Se lidos esses livros, como todos, é necessário separar o joio do trigo. E sem bom senso para distinguir um de outro, corre-se o risco de ser arrebatado pelo canto da sereia do falso profetismo, como adverte o Evangelho: "Levantar-se-ão muitos falsos profetas que seduzirão a muitas pessoas e, porque abundará a iniqüidade, a caridade de muitos esfriará" (Mateus, 24:11).
A missão dos pais
A regeneração do planeta não se dará por uma simples substituição dos espíritos atrasados por superiores vindos do espaço.
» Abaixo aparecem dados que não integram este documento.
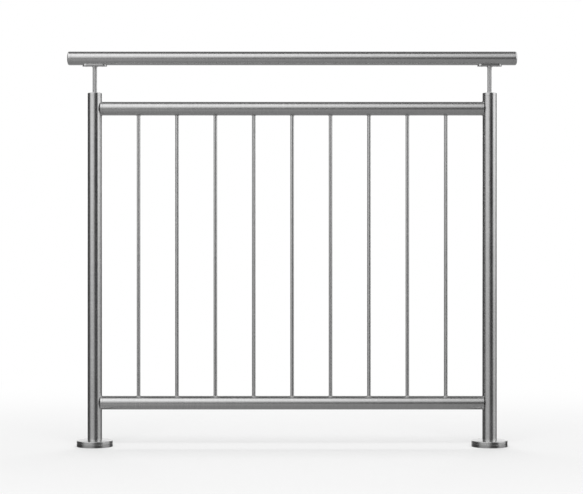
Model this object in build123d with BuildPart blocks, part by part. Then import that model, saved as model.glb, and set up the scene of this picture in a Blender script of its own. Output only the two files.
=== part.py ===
"""Straight bay of a stainless steel balustrade.

Round posts stand on floor flanges under round covers. A cap closes each post and holds a pin,
and a curved saddle plate on the pin carries the handrail. Cross rails meet the posts through
saddle-cut end fittings, and round infill rods, saddle-cut to the rails, stand between them.

Millimetres. The origin is the centre of the left flange's underside, +X runs along the bay
towards the right post and +Z is up.
"""

from build123d import *
from math import sqrt
import os

# Bay
bay_length = 1100.0  # between the post axes
total_height = 1100.0  # floor to the top of the handrail
handrail_overhang = 76.0  # post axis to the tip of the handrail

# Tubes and rods
post_diameter = 40.0
post_wall = 2.0
handrail_diameter = 38.1
handrail_wall = 1.5
rail_diameter = 38.1
rail_wall = 1.5
rod_diameter = 10.0
rod_count = 9
pin_diameter = 12.0

# Heights of the pieces on each post
bottom_rail_height = 121.5  # floor to the bottom rail's axis
top_rail_drop = 43.5  # top of the post cap down to the top rail's axis
pin_gap = 73.5  # top of the post cap up to the saddle plate

# Floor flange and its cover
flange_diameter = 100.0
flange_thickness = 9.0
flange_edge = 1.0  # rounding round the top of the plate
anchor_count = 4
anchor_circle = 74.0
anchor_hole = 9.0
anchor_sink = 17.0  # countersink across the top of the plate
anchor_sink_angle = 90.0
cover_rim_height = 7.5
cover_rise = 2.5  # how much higher the dome is at the post than at the rim
cover_wall = 1.5
cover_edge = 1.5  # rounding between the rim and the dome
cover_collar_edge = 0.4  # rounding of the dome's edge beside the post
cover_foot_edge = 0.5  # chamfer round the cover's lower edge
cover_clearance = 0.2  # all round the post

# Post cap
cap_height = 8.0
cap_edge = 1.5
cap_seam_edge = 0.4  # chamfer above the post tube
cap_spigot = 14.0
cap_clearance = 0.1  # inside the post tube
pin_seat = 16.0  # depth of the pin's blind bore
pin_clearance = 0.05

# Pin head, where the pin is welded to the saddle plate
pin_head_diameter = 15.5
pin_head_height = 3.0
pin_head_curve = 1.75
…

O mundo futuro "não se comporá exclusivamente de espíritos eminentemente superiores, mas dos que, já tendo progredido, se acham predispostos a assimilar todas as idéias progressistas e aptos a secundar o movimento de regeneração", completam os Espíritos, também em A Gênese.
Todo pai quer ver em seu filho uma criança especial ou justificar sua frustração diante de crianças difíceis. Isso explica o sucesso dessas idéias. Mas qual criança não é especial? Todas elas nos desafiam a perceber seus valores e distinguir seus defeitos no trabalho da educação. A vida no lar é a oportunidade para pais e filhos compreenderem suas almas. Mas ninguém vira santo do dia para a noite. O começo é uma mudança de propósitos: "A regeneração da humanidade não exige absolutamente a renovação integral dos Espíritos: basta uma modificação em suas disposições morais. Essa modificação se opera em todos quantos lhe estão predispostos, desde que sejam subtraídos à influência perniciosa do mundo. Assim, nem sempre os que voltam são outros espíritos; são com freqüência os mesmos, mas pensando e sentindo de outra maneira", conclui Allan Kardec, num dos últimos parágrafos de A Gênese. E os incrédulos que acham tudo isso motivo de riso? Estes, diante da morte, "viverão, a despeito de si próprios e se verão, um dia, forçados a abrir os olhos". E com essa frase Kardec encerra o livro.
As crianças do mundo regenerado serão espíritos sem preconceitos, criativas, inteligentes e amorosas. Diante de pessoas menos inteligentes agirão com humildade, valorizando-as para que se sintam melhores. Despreocupadas de si mesmas, voltarão sua atenção para auxiliar exatamente os menos capacitados, os reconhecendo como iguais, por terem os mesmos valores em potencial em nas almas - as diferenças restringem-se à idade do espírito, alguns são mais velhos e outros mais novos. A atitude dessas crianças será de respeito, esperança e compaixão. Acima de tudo, seu lema será a fraternidade. Seus instrumentos serão caridade, diálogo e senso de justiça. (P.H.F.)